Hunger and poverty are issues of social justice; it is deeply unjust that simply because a child is born in a poor village in Sub-Saharan Africa or a city slum in South-East Asia, that he/she is at greater risk of malnutrition, hunger-related illness and starvation, than a child born in the lap of middle class prosperity. Hunger could be ended tomorrow but complacency allows it to continue, because it doesn’t affect the privileged, the comfortable, and on the whole takes place elsewhere. It is a consequence (on of many) of a particular approach to life, not lack of food, and of systemic structures designed in response to this construct.  

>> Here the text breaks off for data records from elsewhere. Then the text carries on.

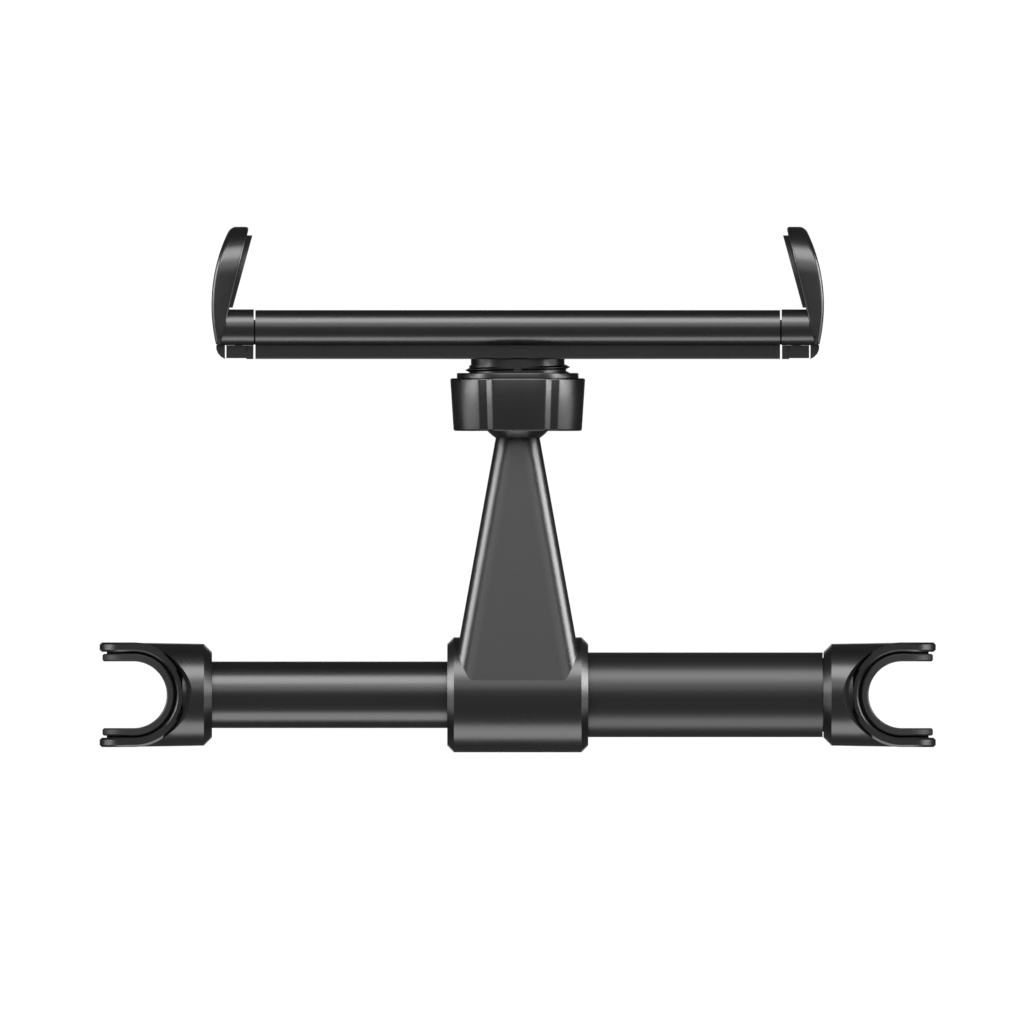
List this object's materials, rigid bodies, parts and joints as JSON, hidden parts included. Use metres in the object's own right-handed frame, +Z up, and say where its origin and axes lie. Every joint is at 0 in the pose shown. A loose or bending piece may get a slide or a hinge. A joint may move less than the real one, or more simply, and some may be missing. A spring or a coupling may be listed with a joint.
{
  "type": "headrest phone holder",
  "caption": "Telescopic bar that clamps between headrest posts, with an arm, a ball joint and a cradle whose sprung jaws grip a phone or tablet.",
  "frame": {"origin": "on the bar's axis, in the middle of the hub, half way between the two headrest posts in the pose shown", "axes": "+X along the bar towards the thick grip tube, +Y from the bar to the cradle and the passenger behind the seat, +Z up along the headrest posts"},
  "size_m": [0.1756, 0.1104, 0.0284],
  "materials": {
    "moulding": "satin black, fine moulded grain",
    "bright_tube": "black anodised, satin bright",
    "dull_tube": "black anodised, duller",
    "rubber": "matte black",
    "bearing_plastic": "plain dark grey, slightly waxy",
    "steel": "blackened",
    "spring_steel": "drawn wire"
  },
  "bodies": {
    "bar": {"hub_arm": "moulding", "core_tube": "dull_tube", "rod_bush": "bearing_plastic", "lock_shoe": "bearing_plastic", "fork_right": "moulding", "fork_liner_right": "rubber", "tube_screws": "steel"},
    "rod": {"rod_tube": "bright_tube", "rod_plug": "bearing_plastic", "guide_pin": "steel", "fork_left": "moulding", "fork_liner_left": "rubber", "rod_screw": "steel"},
    "grip": {"twist_grip": "dull_tube"},
    "cup": {"ball_cup": "bearing_plastic"},
    "ring": {"clamp_ring": "bearing_plastic"},
    "cradle": {"ball_socket": "moulding", "front_shell": "moulding", "back_cover": "moulding", "front_pad": "rubber", "cover_screws": "steel", "socket_screws": "steel", "pinion_pin": "steel", "spring_left": "spring_steel", "spring_right": "spring_steel"},
    "nut": {"clamp_nut": "moulding"},
    "left_jaw": {"jaw_left": "moulding", "jaw_pad_left": "rubber", "jaw_cap_left": "moulding", "jaw_screws_left": "steel", "slider_left": "bearing_plastic"},
    "right_jaw": {"jaw_right": "moulding", "jaw_pad_right": "rubber", "jaw_cap_right": "moulding", "jaw_screws_right": "steel", "slider_right": "bearing_plastic"},
    "pinion": {"pinion": "bearing_plastic"}
  },
  "joints": [
    {"name": "rod_slide", "type": "slide", "parent": "bar", "child": "rod", "axis": [-1, 0, 0], "range_m": [-0.044, 0.012]},
    {"name": "grip_turn", "type": "hinge", "parent": "bar", "child": "grip", "pos_m": [0.04, 0, 0], "axis": [1, 0, 0], "range_deg": [0, 90]},
    {"name": "ball_tilt", "type": "hinge", "parent": "bar", "child": "cup", "pos_m": [0, 0.061, 0], "axis": [1, 0, 0], "range_deg": [-18, 18]},
    {"name": "ball_swivel", "type": "hinge", "parent": "cup", "child": "ring", "pos_m": [0, 0.061, 0], "axis": [0, 0, 1], "range_deg": [-18, 18]},
    {"name": "cradle_roll", "type": "hinge", "parent": "ring", "child": "cradle", "pos_m": [0, 0.061, 0], "axis": [0, 1, 0], "continuous": true},
    {"name": "nut_turn", "type": "hinge", "parent": "cradle", "child": "nut", "pos_m": [0, 0.061, 0], "axis": [0, 1, 0], "range_deg": [0, 180]},
    {"name": "jaw_left_slide", "type": "slide", "parent": "cradle", "child": "left_jaw", "axis": [-1, 0, 0], "range_m": [0, 0.048], "stiffness_N_per_m": 150, "springref_m": -0.03, "deforming": ["spring_left"]},
    {"name": "jaw_right_slide", "type": "slide", "parent": "cradle", "child": "right_jaw", "axis": [1, 0, 0], "range_m": [0, 0.048], "stiffness_N_per_m": 150, "springref_m": -0.03, "deforming": ["spring_right"]},
    {"name": "pinion_spin", "type": "hinge", "parent": "cradle", "child": "pinion", "pos_m": [0, 0.0757, 0], "axis": [0, -1, 0], "range_deg": [0, 690]}
  ],
  "couplings": [
    {"joint": "jaw_right_slide", "follows": "jaw_left_slide", "ratio": 1},
    {"joint": "pinion_spin", "follows": "jaw_left_slide", "rad_per_m": 250}
  ]
}
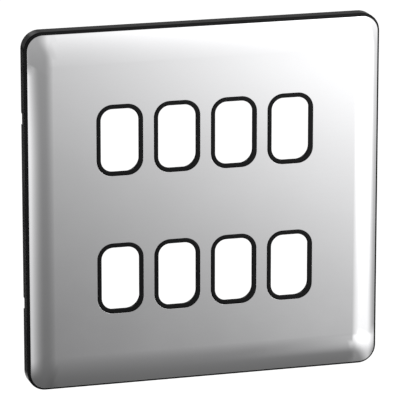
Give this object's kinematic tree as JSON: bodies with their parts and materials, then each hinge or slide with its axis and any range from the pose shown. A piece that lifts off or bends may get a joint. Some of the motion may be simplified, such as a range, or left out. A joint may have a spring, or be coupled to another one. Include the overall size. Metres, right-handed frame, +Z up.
{
  "type": "grid switch plate",
  "caption": "Square screwless wall plate for grid switch modules: polished metal front with rolled shoulders over a black moulded frame whose collars line its apertures, on a steel yoke.",
  "frame": {"origin": "centre of the wall fixing pattern, in the wall plane", "axes": "+X to the plate's right as seen from the front, +Y into the wall, +Z up; the polished face looks along -Y"},
  "size_m": [0.1556, 0.0276, 0.1556],
  "materials": {
    "polished_plate": "polished",
    "black_moulding": "satin moulded",
    "zinc_steel": "zinc plated",
    "screw_steel": "nickel plated",
    "terminal_brass": "machined"
  },
  "bodies": {
    "root": {"front_plate": "polished_plate", "inner_frame": "black_moulding", "grid_yoke": "zinc_steel", "fixing_screws": "screw_steel", "earth_terminal": "terminal_brass", "earth_screw": "screw_steel"}
  },
  "joints": []
}
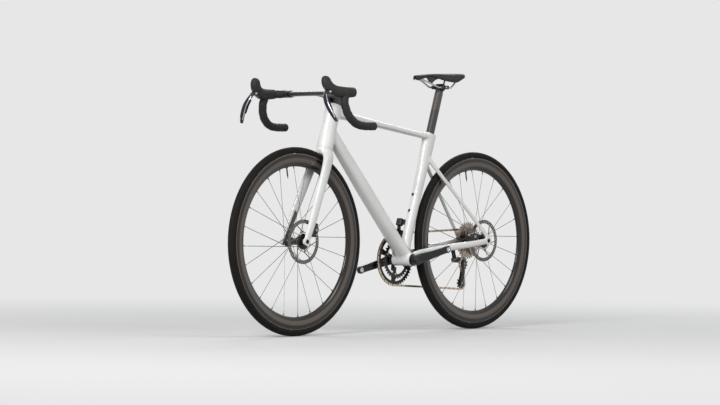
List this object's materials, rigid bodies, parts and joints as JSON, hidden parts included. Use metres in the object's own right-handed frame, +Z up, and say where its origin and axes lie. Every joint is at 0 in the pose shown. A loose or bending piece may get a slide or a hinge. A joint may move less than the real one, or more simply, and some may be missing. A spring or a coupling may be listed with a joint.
{
  "type": "road bike",
  "caption": "Drop-bar road bike with a smooth moulded frame, hydraulic disc brakes, deep-section wheels, a double crankset and a wide-range cassette, without pedals",
  "frame": {"origin": "on the ground, midway between the two axles, in the bike's middle plane", "axes": "+X forward, +Y to the rider's left, +Z up"},
  "size_m": [1.6762, 0.4776, 0.9765],
  "materials": {
    "black_metal": "black anodised",
    "black_tape": "perforated black cushioned tape",
    "silver": "bright polished alloy",
    "steel": "brushed steel",
    "white_paint": "gloss white paint over moulded carbon",
    "dark_carbon": "dark clear-coated carbon",
    "tyre": "matt black tread rubber",
    "black_rubber": "matt black rubber",
    "saddle_cover": "matt black synthetic cover"
  },
  "bodies": {
    "frame_body": {"frame": "white_paint", "derailleur_hanger": "black_metal", "seatpost_wedge": "black_metal", "headset_upper_bearing": "steel", "headset_lower_bearing": "steel", "bb_cup_left": "black_metal", "bb_cup_right": "black_metal", "rear_thru_axle": "black_metal", "rear_caliper": "black_metal", "front_derailleur": "black_metal", "front_derailleur_cage": "silver", "chain": "steel", "derailleur_mount_knuckle": "black_metal", "derailleur_outer_link": "black_metal", "derailleur_inner_link": "black_metal", "derailleur_cage_knuckle": "black_metal", "derailleur_cage": "black_metal"},
    "steering": {"fork": "white_paint", "headset_cover": "black_metal", "stem_cap": "black_metal", "handlebar": "dark_carbon", "front_thru_axle": "black_metal", "front_caliper": "black_metal", "bar_tape_left": "black_tape", "bar_tape_right": "black_tape", "bar_plug_left": "black_metal", "bar_plug_right": "black_metal", "lever_hood_left": "black_rubber", "lever_hood_right": "black_rubber"},
    "front_wheel": {"front_tyre": "tyre", "front_rim": "dark_carbon", "front_valve": "black_metal", "front_hub": "black_metal", "front_rotor": "steel"},
    "rear_wheel": {"rear_tyre": "tyre", "rear_rim": "dark_carbon", "rear_valve": "black_metal", "rear_hub": "black_metal", "freehub_sleeve": "black_metal", "rear_rotor": "steel"},
    "cassette_body": {"cassette": "steel"},
    "crankset": {"crank_spindle": "steel", "crank_left": "black_metal", "crank_right": "black_metal", "chainring_outer": "black_metal", "chainring_inner": "black_metal"},
    "guide_pulley_body": {"guide_pulley": "black_metal"},
    "tension_pulley_body": {"tension_pulley": "black_metal"},
    "seatpost_body": {"seatpost": "dark_carbon"},
    "saddle_clamp_body": {"saddle_clamp": "black_metal"},
    "saddle_body": {"saddle": "saddle_cover", "saddle_rails": "steel"},
    "front_pad_outer_body": {"front_pad_outer": "black_metal"},
    "front_pad_inner_body": {"front_pad_inner": "black_metal"},
    "rear_pad_outer_body": {"rear_pad_outer": "black_metal"},
    "rear_pad_inner_body": {"rear_pad_inner": "black_metal"},
    "left_brake_lever": {"brake_lever_left": "silver"},
    "right_brake_lever": {"brake_lever_right": "silver"},
    "left_shift_paddle": {"shift_paddle_left": "black_metal"},
    "right_shift_paddle": {"shift_paddle_right": "black_metal"}
  },
  "joints": [
    {"name": "steering_turn", "type": "hinge", "parent": "frame_body", "child": "steering", "pos_m": [0.34981, 0, 0.67733], "axis": [-0.2924, 0, 0.9563], "range_deg": [-60, 60]},
    {"name": "front_wheel_spin", "type": "hinge", "parent": "steering", "child": "front_wheel", "pos_m": [0.5, 0, 0.34], "axis": [0, 1, 0], "continuous": true},
    {"name": "rear_wheel_spin", "type": "hinge", "parent": "frame_body", "child": "rear_wheel", "pos_m": [-0.5, 0, 0.34], "axis": [0, 1, 0], "continuous": true},
    {"name": "crank_spin", "type": "hinge", "parent": "frame_body", "child": "crankset", "pos_m": [-0.09602, 0, 0.27], "axis": [0, 1, 0], "continuous": true},
    {"name": "cassette_spin", "type": "hinge", "parent": "frame_body", "child": "cassette_body", "pos_m": [-0.5, 0, 0.34], "axis": [0, 1, 0], "continuous": true},
    {"name": "guide_pulley_spin", "type": "hinge", "parent": "frame_body", "child": "guide_pulley_body", "pos_m": [-0.497, 0, 0.25], "axis": [0, 1, 0], "continuous": true},
    {"name": "tension_pulley_spin", "type": "hinge", "parent": "frame_body", "child": "tension_pulley_body", "pos_m": [-0.48333, 0, 0.17473], "axis": [0, 1, 0], "continuous": true},
    {"name": "seatpost_height", "type": "slide", "parent": "frame_body", "child": "seatpost_body", "axis": [-0.309, 0, 0.9511], "range_m": [-0.06, 0.04]},
    {"name": "saddle_tilt", "type": "hinge", "parent": "seatpost_body", "child": "saddle_clamp_body", "pos_m": [-0.2957, 0, 0.92147], "axis": [0, 1, 0], "range_deg": [-8, 8]},
    {"name": "saddle_setback", "type": "slide", "parent": "saddle_clamp_body", "child": "saddle_body", "axis": [1, 0, 0], "range_m": [-0.01, 0.01]},
    {"name": "brake_lever_left_pull", "type": "hinge", "parent": "steering", "child": "left_brake_lever", "pos_m": [0.53462, 0.1815, 0.874], "axis": [0, 1, 0], "range_deg": [0, 14], "stiffness_Nm_per_rad": 1.5},
    {"name": "shift_paddle_left_push", "type": "hinge", "parent": "left_brake_lever", "child": "left_shift_paddle", "pos_m": [0.54312, 0.1875, 0.852], "axis": [-1, 0, 0], "range_deg": [0, 12], "stiffness_Nm_per_rad": 0.2},
    {"name": "brake_lever_right_pull", "type": "hinge", "parent": "steering", "child": "right_brake_lever", "pos_m": [0.53462, -0.1815, 0.874], "axis": [0, 1, 0], "range_deg": [0, 14], "stiffness_Nm_per_rad": 1.5},
    {"name": "shift_paddle_right_push", "type": "hinge", "parent": "right_brake_lever", "child": "right_shift_paddle", "pos_m": [0.54312, -0.1875, 0.852], "axis": [1, 0, 0], "range_deg": [0, 12], "stiffness_Nm_per_rad": 0.2},
    {"name": "front_pad_outer_squeeze", "type": "slide", "parent": "steering", "child": "front_pad_outer_body", "axis": [0, -1, 0], "range_m": [0, 0.0004]},
    {"name": "front_pad_inner_squeeze", "type": "slide", "parent": "steering", "child": "front_pad_inner_body", "axis": [0, 1, 0], "range_m": [0, 0.0004]},
    {"name": "rear_pad_outer_squeeze", "type": "slide", "parent": "frame_body", "child": "rear_pad_outer_body", "axis": [0, -1, 0], "range_m": [0, 0.0004]},
    {"name": "rear_pad_inner_squeeze", "type": "slide", "parent": "frame_body", "child": "rear_pad_inner_body", "axis": [0, 1, 0], "range_m": [0, 0.0004]}
  ],
  "couplings": [
    {"joint": "cassette_spin", "follows": "crank_spin", "ratio": 2.2857},
    {"joint": "guide_pulley_spin", "follows": "crank_spin", "ratio": -4.3636},
    {"joint": "tension_pulley_spin", "follows": "crank_spin", "ratio": 4.3636},
    {"joint": "front_pad_outer_squeeze", "follows": "brake_lever_left_pull", "m_per_rad": 0.0016354},
    {"joint": "front_pad_inner_squeeze", "follows": "brake_lever_left_pull", "m_per_rad": 0.0016354},
    {"joint": "rear_pad_outer_squeeze", "follows": "brake_lever_right_pull", "m_per_rad": 0.0016354},
    {"joint": "rear_pad_inner_squeeze", "follows": "brake_lever_right_pull", "m_per_rad": 0.0016354}
  ]
}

This approach is a narrow ideological view based on competition, the commodification of all aspects of contemporary society, and the focus on individual achievement over group well-being. Selfishness and social division have been fostered and, in spite of routine acts of community kindness, a ‘dog eat dog’ mentality has taken root. To the extent that, as a global community, we let children die or suffer from various levels of malnutrition simply because their family or community are poor, their country, often culturally rich and diverse, economically undeveloped.

Crisis of values

As the West emerges from the Season of Overindulgence and Waste, and Covid-19 continues to impact public health and national economies, the divisions in our world are more visible than ever; the privileged versus the marginalized; the supported versus the neglected; the hungry versus the satisfied; the rich versus the poor or economically anxious.

While hundreds of thousands lost their jobs in 2020 and were forced to turn to governments and charities for support, the number of billionaires in the world increased to 2,189, and their overall wealth surged, Forbes record, “by more than $2 trillion…to reach an all-time high of $10.2 trillion.” In China alone the country’s super-wealthy earned a record US$1.5 trillion – more than the past five years combined. Such increases are the inevitable consequence of a socio-economic system designed to concentrate wealth, and thus power, in the hands of a few.

It is totally unjust and immoral and has fostered a set of destructive divisive ideals that allows hunger, poverty and the environmental emergency to exist. At the core of the interconnected crises facing humanity is a crisis of values, which can cogently be described as a spiritual crisis. As a consequence of the reductive values of the time, ‘value’ has been equated to gain: Monetary worth/profit, status and influence. Someone or something capable of generating income or return that is higher than another is prized. Business strategies and decisions are chiefly dictated by profit,  the ultimate value and principle factor in determining action. Countries (like Australia, Canada, the UK) have adopted immigration policies based on the ‘skillsets’ or human values they require. Refugees/asylum seekers are valued (and earn points) or not, depending upon their ability to add worth to the overall national economy. Those with no such attributes (not enough points) are deemed to be of no value to society and are rejected, relegated to the shadowy peripheries of society.

This valuation of human beings as economic commodities or assets is utterly abhorrent and is a contributory reason why hunger still stalks the land, the notion that some people are more worthy, are of more value that others, that some can be left to starve or become ill due to lack of nutrition while others cannot.

Humanity is, it appears, faced with a choice between values and ways of organizing society that flow from the unifying magnetic force we call love, and those rooted in fear, selfishness, and greed, which, while fading, are currently pervasive. But if the issues of the day are to be overcome there is actually no choice, and millions of people around the world know this. The solutions to the issues of the day lie in totally rejecting attitudes that divide humanity, and adopting values that rest in and cultivate unity and brotherhood. Perennial values held within the hearts of men and women everywhere that encourage social/environmental responsibility, cooperation and tolerance and give expression to our essential oneness.